Stated goal
Look through the listing and locate every line containing the word "before"; copy those lines.

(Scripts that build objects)
########

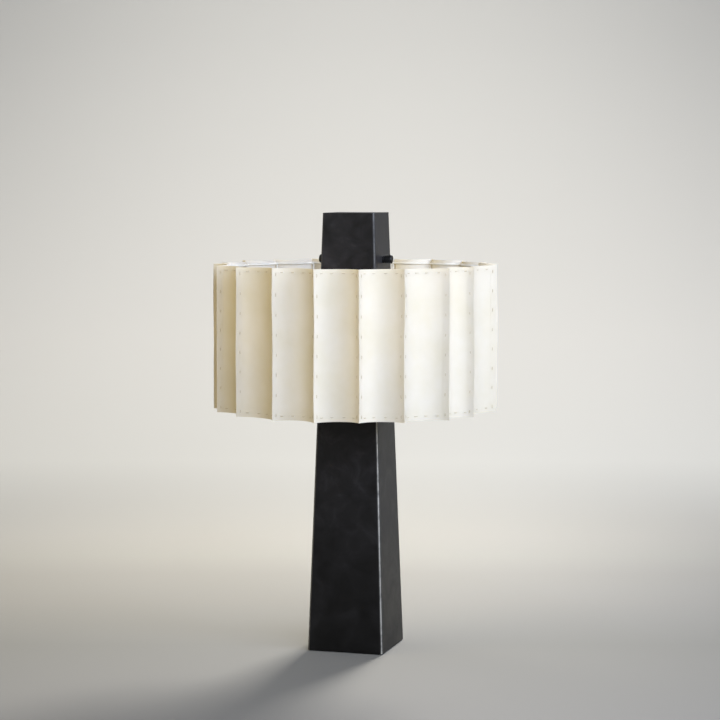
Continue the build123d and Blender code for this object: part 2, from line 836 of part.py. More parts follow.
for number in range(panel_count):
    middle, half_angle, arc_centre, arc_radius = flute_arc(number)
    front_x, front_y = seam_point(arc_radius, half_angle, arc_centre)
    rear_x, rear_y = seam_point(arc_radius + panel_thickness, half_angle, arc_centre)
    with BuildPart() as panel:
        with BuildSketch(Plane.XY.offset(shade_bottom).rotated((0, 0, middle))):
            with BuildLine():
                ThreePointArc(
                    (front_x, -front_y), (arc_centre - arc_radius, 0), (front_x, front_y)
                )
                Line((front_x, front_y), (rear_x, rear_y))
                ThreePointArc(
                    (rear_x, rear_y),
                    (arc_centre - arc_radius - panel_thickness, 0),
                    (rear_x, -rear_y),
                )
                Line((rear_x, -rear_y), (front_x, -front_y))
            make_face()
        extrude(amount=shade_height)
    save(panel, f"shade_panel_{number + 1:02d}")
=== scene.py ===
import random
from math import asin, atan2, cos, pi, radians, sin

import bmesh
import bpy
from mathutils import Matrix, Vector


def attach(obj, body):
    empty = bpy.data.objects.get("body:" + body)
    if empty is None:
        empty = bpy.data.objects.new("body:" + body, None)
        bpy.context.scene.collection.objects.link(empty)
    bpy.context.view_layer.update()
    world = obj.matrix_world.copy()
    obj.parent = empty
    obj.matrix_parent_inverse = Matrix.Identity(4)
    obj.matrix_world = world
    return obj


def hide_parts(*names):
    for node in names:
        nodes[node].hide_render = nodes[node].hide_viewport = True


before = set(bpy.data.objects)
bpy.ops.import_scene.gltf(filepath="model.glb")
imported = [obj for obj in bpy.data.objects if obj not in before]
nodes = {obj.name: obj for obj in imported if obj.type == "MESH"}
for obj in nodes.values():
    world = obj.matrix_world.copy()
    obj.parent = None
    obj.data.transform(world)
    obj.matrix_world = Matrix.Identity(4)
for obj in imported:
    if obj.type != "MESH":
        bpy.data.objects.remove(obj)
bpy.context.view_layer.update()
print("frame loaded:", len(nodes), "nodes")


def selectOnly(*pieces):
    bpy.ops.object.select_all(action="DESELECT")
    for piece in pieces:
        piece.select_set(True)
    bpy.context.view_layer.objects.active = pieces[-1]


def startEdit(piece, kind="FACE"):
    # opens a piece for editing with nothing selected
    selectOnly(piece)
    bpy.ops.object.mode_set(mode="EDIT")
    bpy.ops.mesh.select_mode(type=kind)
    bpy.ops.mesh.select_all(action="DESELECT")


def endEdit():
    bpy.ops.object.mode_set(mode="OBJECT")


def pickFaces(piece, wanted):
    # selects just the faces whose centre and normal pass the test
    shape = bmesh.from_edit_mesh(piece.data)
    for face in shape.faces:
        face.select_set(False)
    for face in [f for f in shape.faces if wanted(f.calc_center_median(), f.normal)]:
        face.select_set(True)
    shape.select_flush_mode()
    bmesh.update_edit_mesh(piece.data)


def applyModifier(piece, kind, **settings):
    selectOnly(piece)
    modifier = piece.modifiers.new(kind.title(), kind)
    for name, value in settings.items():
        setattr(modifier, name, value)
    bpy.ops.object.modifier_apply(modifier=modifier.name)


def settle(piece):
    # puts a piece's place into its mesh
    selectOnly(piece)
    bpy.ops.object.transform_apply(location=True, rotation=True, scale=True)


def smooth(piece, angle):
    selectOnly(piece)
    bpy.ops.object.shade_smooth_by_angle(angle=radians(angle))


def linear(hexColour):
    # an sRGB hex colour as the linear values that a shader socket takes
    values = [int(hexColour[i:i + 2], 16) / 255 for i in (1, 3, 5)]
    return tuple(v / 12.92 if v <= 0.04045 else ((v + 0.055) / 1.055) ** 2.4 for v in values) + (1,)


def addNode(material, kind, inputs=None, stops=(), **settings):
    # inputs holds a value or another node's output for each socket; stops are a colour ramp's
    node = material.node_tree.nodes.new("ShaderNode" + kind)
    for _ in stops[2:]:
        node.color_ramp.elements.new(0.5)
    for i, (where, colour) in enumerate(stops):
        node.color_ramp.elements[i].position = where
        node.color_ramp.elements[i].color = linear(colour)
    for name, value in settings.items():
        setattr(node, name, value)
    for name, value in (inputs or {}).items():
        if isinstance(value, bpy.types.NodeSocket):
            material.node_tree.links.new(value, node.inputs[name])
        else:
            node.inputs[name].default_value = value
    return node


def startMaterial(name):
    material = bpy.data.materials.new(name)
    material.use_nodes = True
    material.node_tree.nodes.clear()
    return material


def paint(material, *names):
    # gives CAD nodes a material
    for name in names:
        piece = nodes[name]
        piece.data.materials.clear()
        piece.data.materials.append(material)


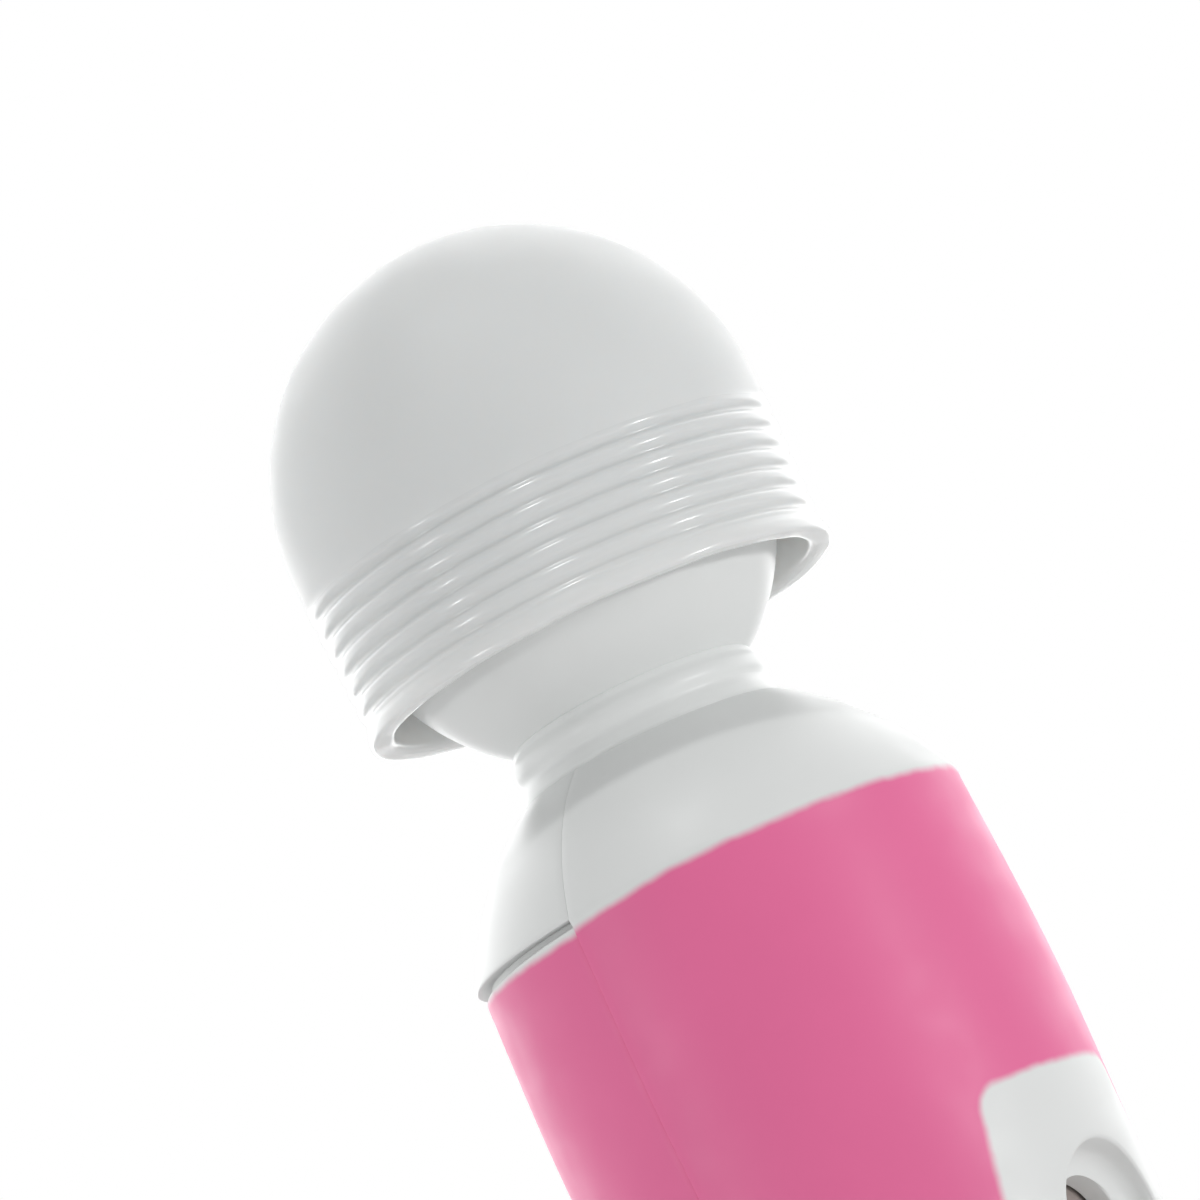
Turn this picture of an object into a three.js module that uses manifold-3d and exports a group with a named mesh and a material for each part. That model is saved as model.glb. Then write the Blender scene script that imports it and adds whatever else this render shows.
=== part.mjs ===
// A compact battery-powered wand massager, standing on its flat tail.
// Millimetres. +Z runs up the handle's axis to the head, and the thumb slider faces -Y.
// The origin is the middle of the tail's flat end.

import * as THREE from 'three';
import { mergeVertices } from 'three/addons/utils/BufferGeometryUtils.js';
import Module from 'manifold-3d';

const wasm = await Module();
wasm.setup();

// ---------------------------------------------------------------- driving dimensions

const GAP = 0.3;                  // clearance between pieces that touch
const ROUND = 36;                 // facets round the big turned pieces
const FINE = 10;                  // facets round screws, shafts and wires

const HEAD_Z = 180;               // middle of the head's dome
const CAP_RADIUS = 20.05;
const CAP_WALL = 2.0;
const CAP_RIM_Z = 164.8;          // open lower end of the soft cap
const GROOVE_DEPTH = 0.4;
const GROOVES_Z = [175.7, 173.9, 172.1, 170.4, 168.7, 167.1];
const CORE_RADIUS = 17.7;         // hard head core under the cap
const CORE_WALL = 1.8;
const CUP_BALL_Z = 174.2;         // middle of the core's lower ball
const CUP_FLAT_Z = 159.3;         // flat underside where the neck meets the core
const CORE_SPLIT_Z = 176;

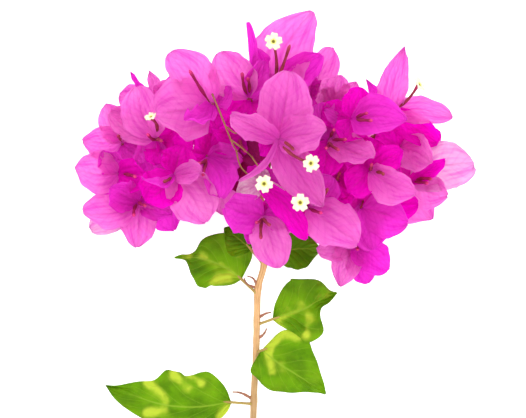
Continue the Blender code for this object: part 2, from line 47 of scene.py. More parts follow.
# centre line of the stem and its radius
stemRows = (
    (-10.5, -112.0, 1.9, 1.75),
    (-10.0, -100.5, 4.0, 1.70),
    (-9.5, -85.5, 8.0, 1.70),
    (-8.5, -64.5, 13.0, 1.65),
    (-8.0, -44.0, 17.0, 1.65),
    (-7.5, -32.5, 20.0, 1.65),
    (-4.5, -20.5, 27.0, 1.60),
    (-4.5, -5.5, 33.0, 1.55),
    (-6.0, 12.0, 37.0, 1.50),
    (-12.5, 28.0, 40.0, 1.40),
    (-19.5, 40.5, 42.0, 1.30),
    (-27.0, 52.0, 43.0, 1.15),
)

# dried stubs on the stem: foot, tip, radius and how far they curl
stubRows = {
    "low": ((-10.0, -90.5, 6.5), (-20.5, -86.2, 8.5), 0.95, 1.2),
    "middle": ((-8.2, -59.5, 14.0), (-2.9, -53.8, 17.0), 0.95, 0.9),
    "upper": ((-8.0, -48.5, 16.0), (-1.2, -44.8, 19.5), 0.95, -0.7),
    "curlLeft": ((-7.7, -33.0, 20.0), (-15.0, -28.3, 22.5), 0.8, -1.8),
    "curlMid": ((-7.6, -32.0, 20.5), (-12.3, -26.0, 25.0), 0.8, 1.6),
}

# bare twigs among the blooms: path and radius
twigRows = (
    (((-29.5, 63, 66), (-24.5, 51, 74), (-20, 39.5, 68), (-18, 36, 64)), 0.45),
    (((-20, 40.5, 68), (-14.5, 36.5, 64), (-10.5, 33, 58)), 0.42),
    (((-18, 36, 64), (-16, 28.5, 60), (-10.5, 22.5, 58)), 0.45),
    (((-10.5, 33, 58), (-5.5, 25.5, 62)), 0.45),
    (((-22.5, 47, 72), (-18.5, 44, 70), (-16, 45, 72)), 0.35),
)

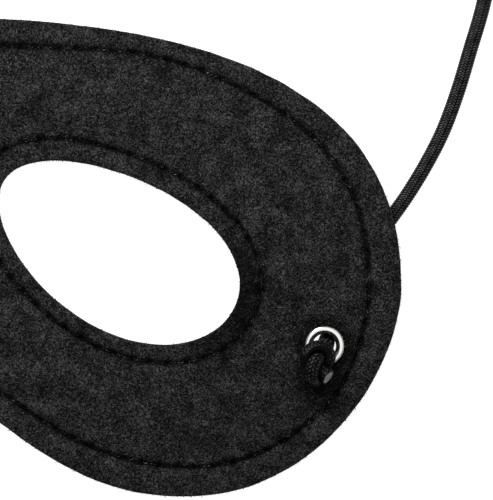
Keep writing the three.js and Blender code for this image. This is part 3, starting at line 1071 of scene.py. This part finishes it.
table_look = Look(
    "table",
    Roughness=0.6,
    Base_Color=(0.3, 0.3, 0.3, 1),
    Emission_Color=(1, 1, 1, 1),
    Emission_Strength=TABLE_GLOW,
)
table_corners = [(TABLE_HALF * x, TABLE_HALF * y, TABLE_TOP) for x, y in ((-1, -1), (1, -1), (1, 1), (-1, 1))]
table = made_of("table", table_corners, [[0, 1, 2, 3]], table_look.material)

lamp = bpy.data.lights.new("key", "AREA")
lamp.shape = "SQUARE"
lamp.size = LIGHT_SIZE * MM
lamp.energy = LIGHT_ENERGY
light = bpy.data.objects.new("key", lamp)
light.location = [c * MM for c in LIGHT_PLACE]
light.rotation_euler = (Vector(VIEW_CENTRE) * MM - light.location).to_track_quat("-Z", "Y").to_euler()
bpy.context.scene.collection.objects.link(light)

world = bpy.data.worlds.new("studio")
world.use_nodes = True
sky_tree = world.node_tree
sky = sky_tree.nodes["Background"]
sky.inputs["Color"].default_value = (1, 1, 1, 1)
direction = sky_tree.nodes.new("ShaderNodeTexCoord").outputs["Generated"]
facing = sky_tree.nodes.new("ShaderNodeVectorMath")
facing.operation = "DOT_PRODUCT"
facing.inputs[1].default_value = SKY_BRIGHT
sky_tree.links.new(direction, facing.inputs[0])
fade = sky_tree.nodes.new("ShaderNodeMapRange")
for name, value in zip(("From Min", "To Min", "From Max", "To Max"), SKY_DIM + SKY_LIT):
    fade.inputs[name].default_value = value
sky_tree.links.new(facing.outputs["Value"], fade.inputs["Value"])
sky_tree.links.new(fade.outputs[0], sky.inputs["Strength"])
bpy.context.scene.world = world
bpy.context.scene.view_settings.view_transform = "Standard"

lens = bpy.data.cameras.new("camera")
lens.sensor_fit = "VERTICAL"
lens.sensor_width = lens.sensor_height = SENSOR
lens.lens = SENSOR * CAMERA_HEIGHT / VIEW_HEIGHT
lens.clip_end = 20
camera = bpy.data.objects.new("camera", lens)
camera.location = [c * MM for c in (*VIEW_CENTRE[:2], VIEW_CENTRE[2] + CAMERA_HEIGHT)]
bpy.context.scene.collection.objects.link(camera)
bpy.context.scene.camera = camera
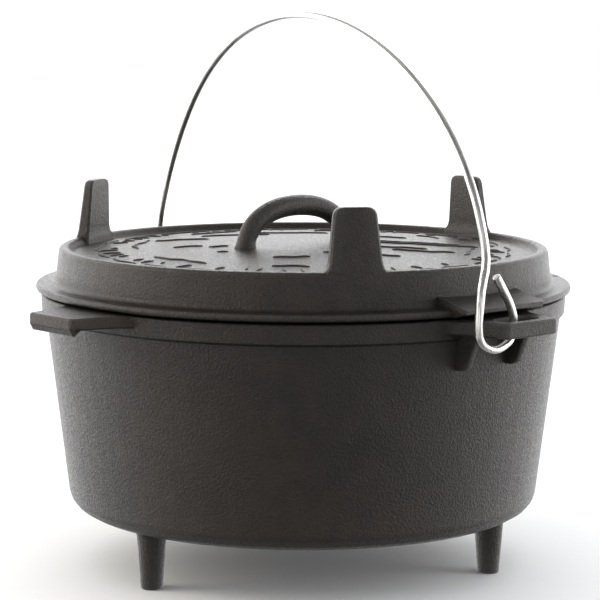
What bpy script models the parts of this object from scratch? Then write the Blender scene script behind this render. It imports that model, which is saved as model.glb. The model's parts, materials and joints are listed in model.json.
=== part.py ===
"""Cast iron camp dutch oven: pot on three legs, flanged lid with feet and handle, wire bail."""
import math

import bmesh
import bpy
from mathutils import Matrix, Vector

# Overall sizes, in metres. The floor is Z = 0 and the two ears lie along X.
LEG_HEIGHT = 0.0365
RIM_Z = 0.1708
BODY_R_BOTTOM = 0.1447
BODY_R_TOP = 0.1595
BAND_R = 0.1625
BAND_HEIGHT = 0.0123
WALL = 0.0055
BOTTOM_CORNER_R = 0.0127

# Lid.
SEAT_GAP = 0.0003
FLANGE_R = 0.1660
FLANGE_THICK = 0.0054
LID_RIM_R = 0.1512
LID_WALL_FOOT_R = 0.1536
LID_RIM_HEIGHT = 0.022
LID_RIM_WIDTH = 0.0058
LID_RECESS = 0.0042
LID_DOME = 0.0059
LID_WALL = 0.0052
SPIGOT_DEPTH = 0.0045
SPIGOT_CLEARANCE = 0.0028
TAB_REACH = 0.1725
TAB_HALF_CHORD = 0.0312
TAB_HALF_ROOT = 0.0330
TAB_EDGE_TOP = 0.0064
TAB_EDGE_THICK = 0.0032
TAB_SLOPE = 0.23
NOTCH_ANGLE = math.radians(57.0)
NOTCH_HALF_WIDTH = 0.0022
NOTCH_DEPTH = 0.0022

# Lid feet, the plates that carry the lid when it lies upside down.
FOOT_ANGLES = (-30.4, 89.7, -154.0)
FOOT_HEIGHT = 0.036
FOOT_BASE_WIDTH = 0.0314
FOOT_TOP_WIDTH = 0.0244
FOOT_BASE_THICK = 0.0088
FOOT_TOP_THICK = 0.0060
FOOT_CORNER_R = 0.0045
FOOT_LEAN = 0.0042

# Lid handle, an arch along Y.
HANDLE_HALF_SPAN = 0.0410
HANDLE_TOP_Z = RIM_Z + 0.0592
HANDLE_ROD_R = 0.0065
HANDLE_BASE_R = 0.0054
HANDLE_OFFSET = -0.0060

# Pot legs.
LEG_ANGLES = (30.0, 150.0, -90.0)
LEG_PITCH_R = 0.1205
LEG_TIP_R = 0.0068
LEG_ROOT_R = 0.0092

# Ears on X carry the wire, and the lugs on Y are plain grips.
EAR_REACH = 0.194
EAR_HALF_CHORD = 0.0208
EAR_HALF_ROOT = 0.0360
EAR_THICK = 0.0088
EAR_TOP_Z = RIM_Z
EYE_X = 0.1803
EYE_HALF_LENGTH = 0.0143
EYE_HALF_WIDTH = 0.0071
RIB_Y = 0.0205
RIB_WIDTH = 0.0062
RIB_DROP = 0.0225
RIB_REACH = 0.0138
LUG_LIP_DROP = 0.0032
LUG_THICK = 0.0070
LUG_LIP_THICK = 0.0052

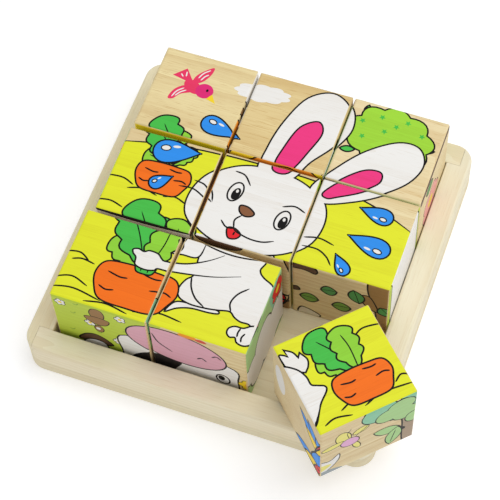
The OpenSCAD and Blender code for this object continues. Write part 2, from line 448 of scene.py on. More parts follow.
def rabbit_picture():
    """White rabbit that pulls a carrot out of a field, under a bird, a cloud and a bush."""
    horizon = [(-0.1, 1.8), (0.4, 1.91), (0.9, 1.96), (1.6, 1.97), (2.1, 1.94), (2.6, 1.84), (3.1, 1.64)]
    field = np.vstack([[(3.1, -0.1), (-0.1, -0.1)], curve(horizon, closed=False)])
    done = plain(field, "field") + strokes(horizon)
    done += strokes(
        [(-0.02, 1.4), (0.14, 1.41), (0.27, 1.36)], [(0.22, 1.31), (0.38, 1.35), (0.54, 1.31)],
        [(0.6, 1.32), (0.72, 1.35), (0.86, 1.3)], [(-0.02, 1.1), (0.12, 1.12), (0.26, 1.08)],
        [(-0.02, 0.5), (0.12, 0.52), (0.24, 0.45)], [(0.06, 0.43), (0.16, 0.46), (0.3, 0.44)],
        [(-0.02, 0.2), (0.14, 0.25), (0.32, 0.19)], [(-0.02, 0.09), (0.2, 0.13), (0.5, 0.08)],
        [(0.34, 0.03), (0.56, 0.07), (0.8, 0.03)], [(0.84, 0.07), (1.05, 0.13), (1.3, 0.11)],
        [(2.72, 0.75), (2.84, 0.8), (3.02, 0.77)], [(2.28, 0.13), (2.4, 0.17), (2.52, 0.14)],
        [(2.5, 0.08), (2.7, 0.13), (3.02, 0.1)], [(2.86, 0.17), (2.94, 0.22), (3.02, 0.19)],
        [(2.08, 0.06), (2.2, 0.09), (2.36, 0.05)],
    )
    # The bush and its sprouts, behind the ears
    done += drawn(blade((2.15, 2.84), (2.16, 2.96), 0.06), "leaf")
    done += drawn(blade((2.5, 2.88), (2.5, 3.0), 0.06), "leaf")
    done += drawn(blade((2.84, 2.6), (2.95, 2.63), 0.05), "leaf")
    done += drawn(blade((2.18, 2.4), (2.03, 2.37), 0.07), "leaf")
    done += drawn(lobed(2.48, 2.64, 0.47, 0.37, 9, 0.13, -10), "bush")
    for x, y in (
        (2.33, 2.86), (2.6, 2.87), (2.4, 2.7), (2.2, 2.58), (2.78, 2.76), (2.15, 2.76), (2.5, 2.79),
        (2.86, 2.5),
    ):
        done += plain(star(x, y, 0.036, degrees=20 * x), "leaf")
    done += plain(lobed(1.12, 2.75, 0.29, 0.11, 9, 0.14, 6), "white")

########

Result
before = set(bpy.data.objects)
imported = [obj for obj in bpy.data.objects if obj not in before]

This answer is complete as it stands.